眼科医が教える「白内障手術のレンズ選び」 多焦点眼内レンズが向いているのはどんな人?

眼科医が教える「白内障手術のレンズ選び」 多焦点眼内レンズが向いているのはどんな人?

多焦点眼内レンズの適応条件

多焦点眼内レンズの適応条件

編集部

多焦点眼内レンズが適している人の特徴はありますか?

三谷先生

特に「日常生活でメガネをかけたくない」「遠くも手元も快適に見たい」という希望がある人におすすめです。一方で、眼底疾患や緑内障で強い視野異常がある人などは、慎重な判断が必要な場合もあります。また、極端な近視の場合にはそれに合うレンズが製造されていない場合もあるので、医師に相談してください。

編集部

特に向いているのは、どのような人でしょうか?

三谷先生

メガネやコンタクトレンズを使いたくない人や、強度近視の人にとって、多焦点眼内レンズ手術は生活の質を大きく変える可能性があります。子どもの頃からメガネやコンタクトレンズを使ってきた強度近視の人の場合、「まさかこの年で、メガネやコンタクトレンズなしで過ごせるようになるなんて!」と驚き、自由な生活を取り戻した喜びを感じる患者さんも多いですね。

編集部

逆に適さないケースはありますか?

三谷先生

目に入った光のエネルギーは網膜に届く際に若干のロスがありますが、例えば単焦点眼内レンズでは、ほぼ100%に近い光が1カ所に届きます。これが多焦点眼内レンズになると、光のエネルギーが遠くと近くに分配されます。2焦点レンズでは遠くが6、近くが4のように分けられますし、3焦点レンズになると遠・中・近の3カ所に分配されるため、1カ所あたりに届く光の量はさらに少なくなります。そのため、明るい場所ではあまり影響がありませんが、薄暗い場所で細かい作業をおこなう場合は、見えにくさやコントラスト感度の低下を感じることがあります。

編集部

単焦点眼内レンズの方が、視野がクリアと言われるのはそのためですね。

三谷先生

はい。単焦点眼内レンズでの見え方は、高画質のテレビのようにクリアで鮮明なイメージです。その一方、多焦点眼内レンズはほぼメガネなしで広い距離が見えますが、画質のシャープさは単焦点眼内レンズに劣ります。
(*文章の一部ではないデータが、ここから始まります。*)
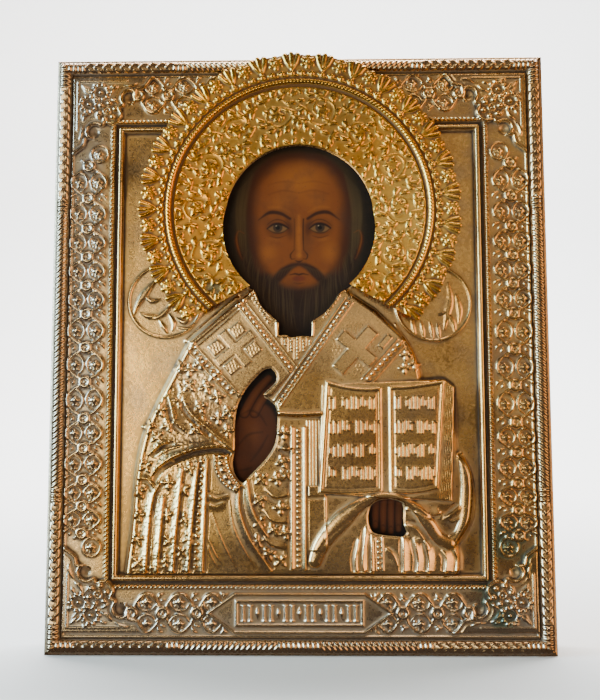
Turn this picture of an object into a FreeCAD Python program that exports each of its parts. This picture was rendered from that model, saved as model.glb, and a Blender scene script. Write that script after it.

そのため、神経質な人や細部にこだわる人には、多焦点眼内レンズは向かないかもしれません。

編集部

費用は保険適用されますか?

三谷先生

多焦点眼内レンズのなかには、選定療養対象のものもあります。その場合、手術費用については健康保険が適用されますが、多焦点眼内レンズの代金や、レンズを挿入するのに必要な追加検査の費用などは自己負担となります。自己負担の金額は医療機関によって異なるので、詳しくは医師に確認しましょう。

編集部

最後に、読者へのメッセージをお願いします。

三谷先生

約5年前までは、先進医療特約付き生命保険で多焦点眼内レンズが保険適用となっており、多焦点眼内レンズを希望する人は多くいました。現在、その数は減っていますが、実際に使用した医師のなかには術後のハローやグレアに驚きながらも「自分には多焦点眼内レンズの方がいい」と確信した人もいます。目は生活において非常に重要で、私たちが受け取る情報の8割以上が視覚から入ってきます。実際、多焦点眼内レンズを使うことで、今まで気づかなかったものが見えるようになり、性格や気分にまで変化を感じる患者さんも多くいます。多焦点眼内レンズか、それとも単焦点眼内レンズか悩んでいる人は、ぜひ白内障の治療経験が豊富な医師に相談してみてください。

編集部まとめ

多焦点眼内レンズは、手元から遠くまで幅広くピントが合いやすく、ほぼメガネなしで日常生活が可能です。最新のレンズは見え方が改善され、生活の質向上が期待できるというメリットもあるとのことでした。「クリアな視野の単焦点眼内レンズ」か「メガネなしの生活を楽しめる多焦点眼内レンズ」か、どちらを選択するか迷ったら信頼できる医師に相談してみましょう。